Following the death of Vincenzo Gonzaga, Monteverdi was summarily dismissed from Mantua in July 1612 by the new duke, Francesco Gonzaga. It seems that he had unwisely hinted that he might be able to obtain a better position elsewhere. For a year he was without regular employment, though performances of some of his music in Milan led to rumours that he was seeking the position of choirmaster at the cathedral there. He was fortunate, therefore, that the post of choirmaster of St Mark’s, Venice, fell vacant in the summer of 1613, and doubly fortunate that the procurators of St Mark’s, faced with falling musical standards in the church, decided to look outside Venice for a new appointee. For his audition on 1 August 1613 Monteverdi directed a Mass of his own—probably the one included in the 1610 volume—and his appointment was approved unanimously by the procurators. He remained at Venice, deriving a good deal of satisfaction from the honour and respect that he enjoyed there, until his death in 1643.
In Monteverdi’s day St Mark’s was not the cathedral of Venice, but the doge’s chapel. As such it was at the centre of interaction between church and state, for in Venice, major religious feast days were inextricably intertwined with the celebration of the city’s history and sense of identity. Moreover, important guests of the doge attended services at St Mark’s, where music of appropriate splendour was used to impress them; and the choir, with their choirmaster, was also responsible for entertaining the doge and his guests at state banquets; indeed, there were occasions when half the St Mark’s choir would be engaged in singing at a banquet while the other half was left to sing Vespers in the church.

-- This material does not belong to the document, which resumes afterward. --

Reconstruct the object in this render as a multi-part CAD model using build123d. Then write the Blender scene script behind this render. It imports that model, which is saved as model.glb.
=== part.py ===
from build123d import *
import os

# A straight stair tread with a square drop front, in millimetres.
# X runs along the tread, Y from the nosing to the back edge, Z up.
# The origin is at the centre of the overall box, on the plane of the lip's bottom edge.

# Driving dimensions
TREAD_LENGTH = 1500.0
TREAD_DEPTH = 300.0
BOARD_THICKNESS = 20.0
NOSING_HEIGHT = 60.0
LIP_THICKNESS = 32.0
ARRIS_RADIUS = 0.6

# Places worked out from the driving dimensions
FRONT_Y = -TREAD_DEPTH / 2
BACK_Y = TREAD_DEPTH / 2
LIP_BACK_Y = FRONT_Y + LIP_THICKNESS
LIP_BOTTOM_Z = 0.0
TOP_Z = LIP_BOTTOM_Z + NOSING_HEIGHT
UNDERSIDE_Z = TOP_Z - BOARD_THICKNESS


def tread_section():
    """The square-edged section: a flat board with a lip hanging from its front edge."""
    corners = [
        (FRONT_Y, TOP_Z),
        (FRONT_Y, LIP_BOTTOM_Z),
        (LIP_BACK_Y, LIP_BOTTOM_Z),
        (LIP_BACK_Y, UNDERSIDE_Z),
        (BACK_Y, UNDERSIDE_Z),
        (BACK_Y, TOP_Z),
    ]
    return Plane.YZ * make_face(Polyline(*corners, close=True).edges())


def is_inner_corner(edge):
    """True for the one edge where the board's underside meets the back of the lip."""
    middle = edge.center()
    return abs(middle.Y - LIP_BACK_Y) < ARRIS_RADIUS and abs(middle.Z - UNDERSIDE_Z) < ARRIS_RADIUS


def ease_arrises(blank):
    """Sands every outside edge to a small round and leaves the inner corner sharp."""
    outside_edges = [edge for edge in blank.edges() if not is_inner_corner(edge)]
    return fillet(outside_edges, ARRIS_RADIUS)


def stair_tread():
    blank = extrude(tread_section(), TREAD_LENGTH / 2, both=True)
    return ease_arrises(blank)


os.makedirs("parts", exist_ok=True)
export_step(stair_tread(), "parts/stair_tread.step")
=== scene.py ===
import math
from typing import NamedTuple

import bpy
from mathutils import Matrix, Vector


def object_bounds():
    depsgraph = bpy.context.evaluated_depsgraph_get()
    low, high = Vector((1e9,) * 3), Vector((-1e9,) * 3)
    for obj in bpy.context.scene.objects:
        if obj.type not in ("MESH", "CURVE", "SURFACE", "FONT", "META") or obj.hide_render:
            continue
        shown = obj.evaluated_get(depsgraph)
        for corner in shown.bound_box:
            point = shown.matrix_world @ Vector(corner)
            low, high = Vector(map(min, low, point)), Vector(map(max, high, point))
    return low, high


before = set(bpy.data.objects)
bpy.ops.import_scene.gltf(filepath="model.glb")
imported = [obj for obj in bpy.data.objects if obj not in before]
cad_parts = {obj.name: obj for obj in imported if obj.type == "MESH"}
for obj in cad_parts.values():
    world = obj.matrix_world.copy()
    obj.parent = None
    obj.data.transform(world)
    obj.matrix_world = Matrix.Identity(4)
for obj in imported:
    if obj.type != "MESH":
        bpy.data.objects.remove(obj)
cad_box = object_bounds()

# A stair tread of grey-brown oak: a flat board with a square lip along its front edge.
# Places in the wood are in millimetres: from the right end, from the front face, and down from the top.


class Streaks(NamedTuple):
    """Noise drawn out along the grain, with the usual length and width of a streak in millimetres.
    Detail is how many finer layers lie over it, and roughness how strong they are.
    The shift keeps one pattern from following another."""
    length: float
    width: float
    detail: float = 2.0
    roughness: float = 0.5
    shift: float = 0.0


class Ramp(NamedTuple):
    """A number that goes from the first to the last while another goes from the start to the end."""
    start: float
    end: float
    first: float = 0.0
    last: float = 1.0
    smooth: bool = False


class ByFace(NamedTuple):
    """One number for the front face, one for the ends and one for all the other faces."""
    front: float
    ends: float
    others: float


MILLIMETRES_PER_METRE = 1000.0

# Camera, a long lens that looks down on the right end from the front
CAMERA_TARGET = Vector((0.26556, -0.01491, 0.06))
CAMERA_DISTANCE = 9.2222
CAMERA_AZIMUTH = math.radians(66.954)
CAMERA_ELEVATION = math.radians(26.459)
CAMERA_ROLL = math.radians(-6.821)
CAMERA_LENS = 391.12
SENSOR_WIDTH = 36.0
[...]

The musical establishment that Monteverdi inherited included a main choir of about twenty men, including soprano castratos, who were responsible for singing the most elaborate of the music heard at St Mark’s; in addition, the church boasted a group of boy singers who performed plainsong and the occasional short polyphonic mass on weekdays, a group of some sixteen instrumentalists, and two organists (the church had two fixed and another two portable organs). The music that the choir sang (and, thus, that the choirmaster wrote for them) was governed by an elaborate set of rules specifying the types of music to be used for particular occasions. And, to complicate matters still further, St Mark’s had its own liturgy, independent of the Roman rite formalised by the Council of Trent (the Tridentine rite), which meant that some of its texts were used only at St Mark’s and at a limited number of similar institutions. A case in point is the so-called ‘Vespero delle Cinque Laudate’ (Vespers of the Five Laudate) in which all five psalms began with a variant of the verb ‘laudare’ (to praise). This service does not appear in the Tridentine rite at all, but was used at St Mark’s for Vespers on many of the most important feast days of the year; and though we customarily associate St Mark’s with music of great splendour and virtuosity, surviving collections of the Cinque Laudate psalms (none of them by Monteverdi) are rather restrained in character and conservative in style.

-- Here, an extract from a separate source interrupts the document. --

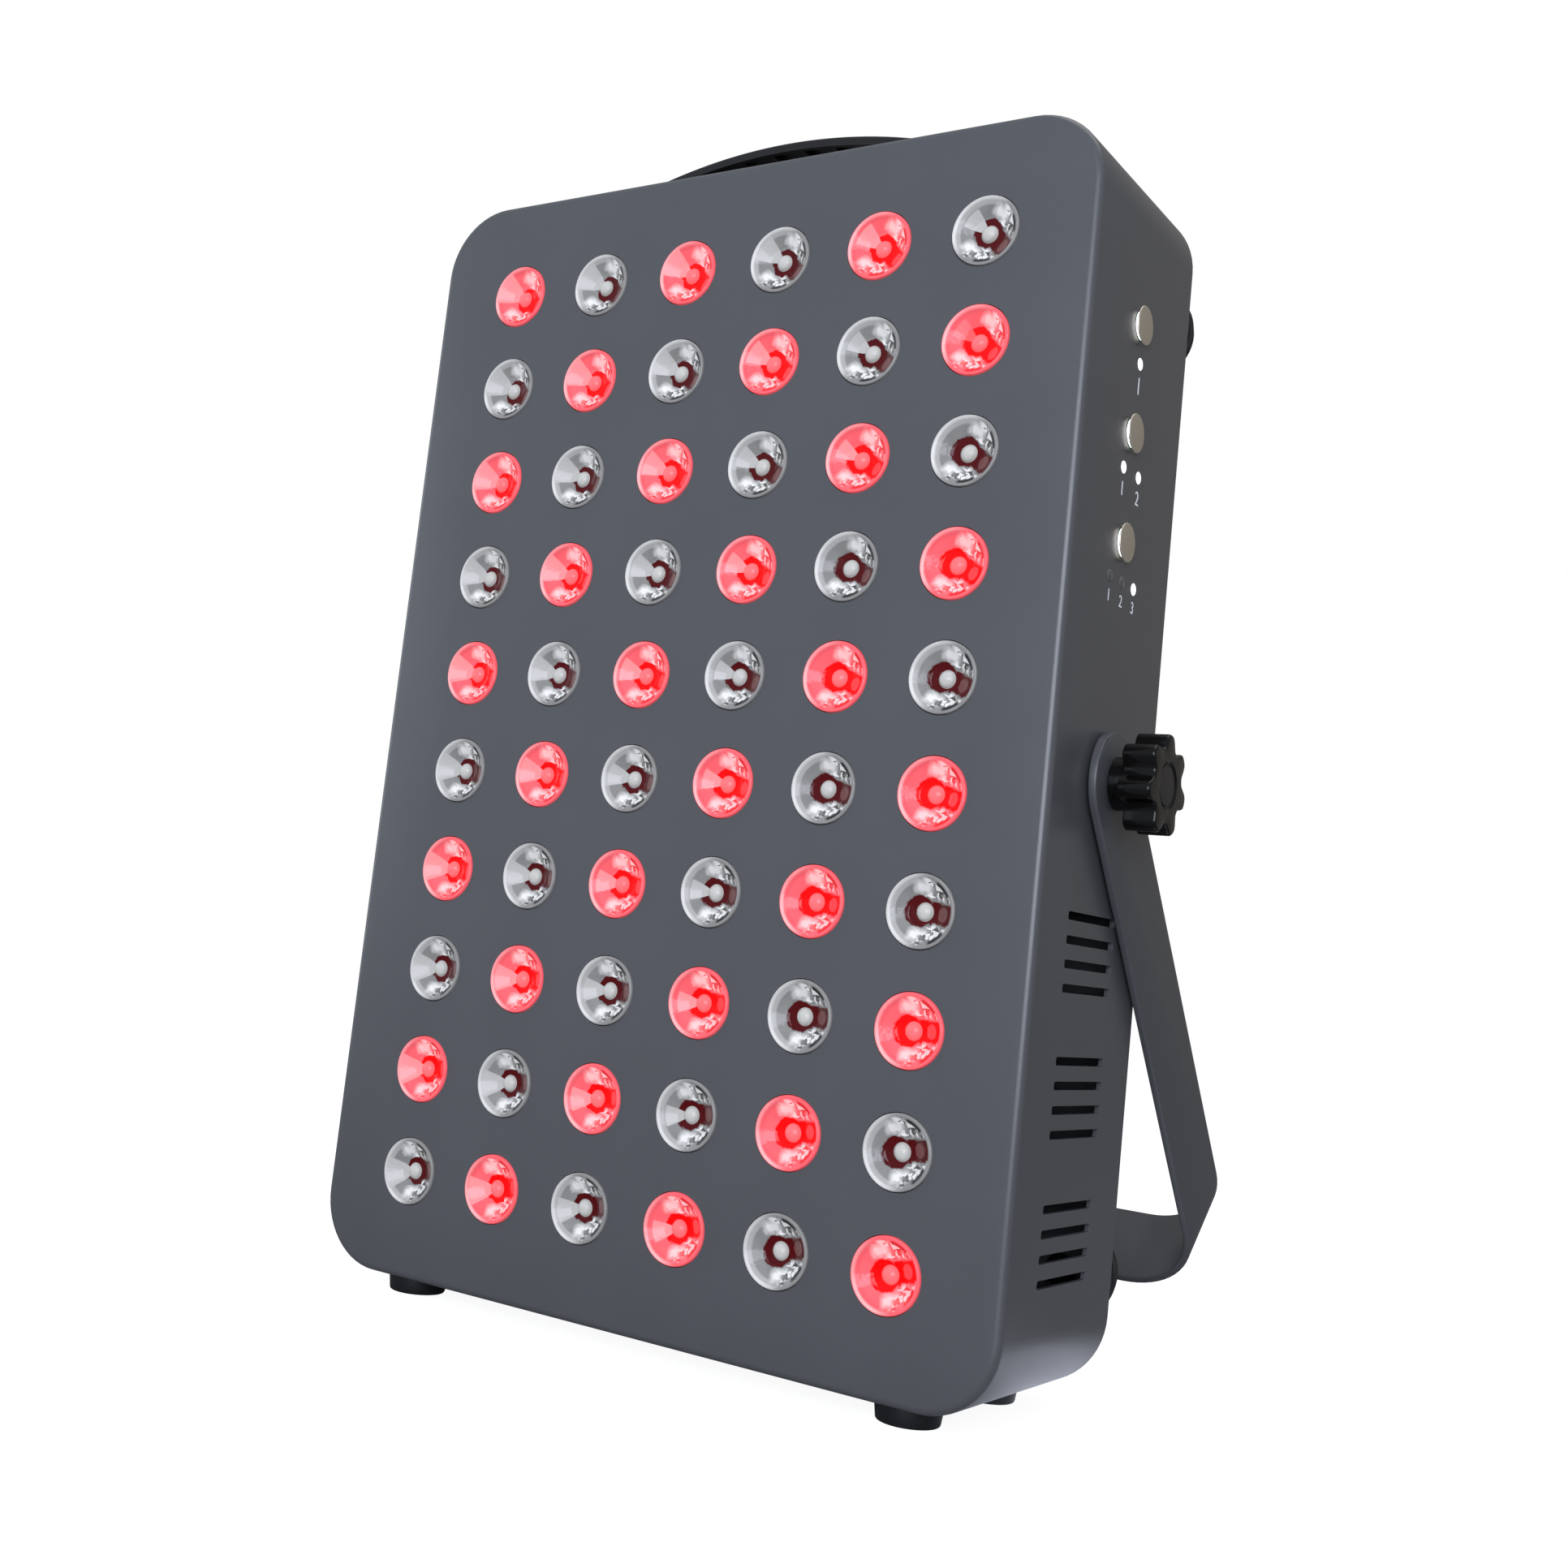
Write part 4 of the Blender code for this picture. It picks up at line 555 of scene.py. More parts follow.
def lens_pattern():
    """Masks of what shows in a lens: painted highlights, sparkles, light sectors, rim bands and
    dark glints, the emitter's ring, and its painted mirrored second ring.

    The first axis runs from the lens's centre toward the reflections' spot, one at the rim, and
    lean tells how far off that spot lies.
    """
    group = bpy.data.node_groups.new("lens_pattern", "ShaderNodeTree")
    for name in ("Bright", "Wedge", "Dark", "Edge", "Ring", "Second Ring", "Dome"):
        group.interface.new_socket(name, in_out="OUTPUT", socket_type="NodeSocketFloat")
    flat = node(group, "ShaderNodeUVMap", uv_map="lens").outputs[0]
    slope = node(group, "ShaderNodeUVMap", uv_map="lean").outputs[0]
    lean = node(group, "ShaderNodeSeparateXYZ", {0: slope}).outputs["X"]
    shake = node(group, "ShaderNodeTexVoronoi", {"Vector": flat, "Scale": 6.0})
    shift = node(group, "ShaderNodeVectorMath", {0: shake.outputs["Color"], 1: (0.5, 0.5, 0.5)},
                 operation="SUBTRACT")
    small = node(group, "ShaderNodeVectorMath", {0: shift.outputs[0], 3: 0.060},
                 operation="SCALE")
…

The style of music most often associated with St Mark’s is that involving spatial effects between two or more groups of singers and/or instrumentalists. This style, exemplified particularly in the music of Giovanni Gabrieli, was used at St Mark’s for Mass settings and ceremonial motets, and might involve the main choir singing at ground level, with instrumentalists and solo singers placed either in the organ lofts at each side of the chancel, or in the alcoves (nicchie), stacked like opera boxes, just behind the choir screen. At first sight, the many eight-part Vespers psalms involving two groups of four voices that were written for St Mark’s seem to belong to the same tradition, especially since custom dictated that the choir should sing Vespers in eight parts on days of particular solemnity, when the great golden altarpiece—the Pala d’Oro—was uncovered and, more often than not, the doge himself was present for the service. In fact, though, the two choirs who sang Vespers—one a group of soloists, the other a larger, ripieno, group—customarily stood together in a large pulpit at the front right of the choir screen, just as Canaletto depicted them in the mid eighteenth century. Since only about twelve or thirteen singers could fit into the pulpit we have a clear indication of the size of choir normally used for Vespers at St Mark’s. 2015 evinrude 9 9 hp outboard owners manual. It is clear, too, that all the musicians, whether situated in the pulpit, in the organ lofts or in the nicchie, directed their performances not into the nave of the church, but into the chancel, where the priests, the doge, senators and important visitors were seated.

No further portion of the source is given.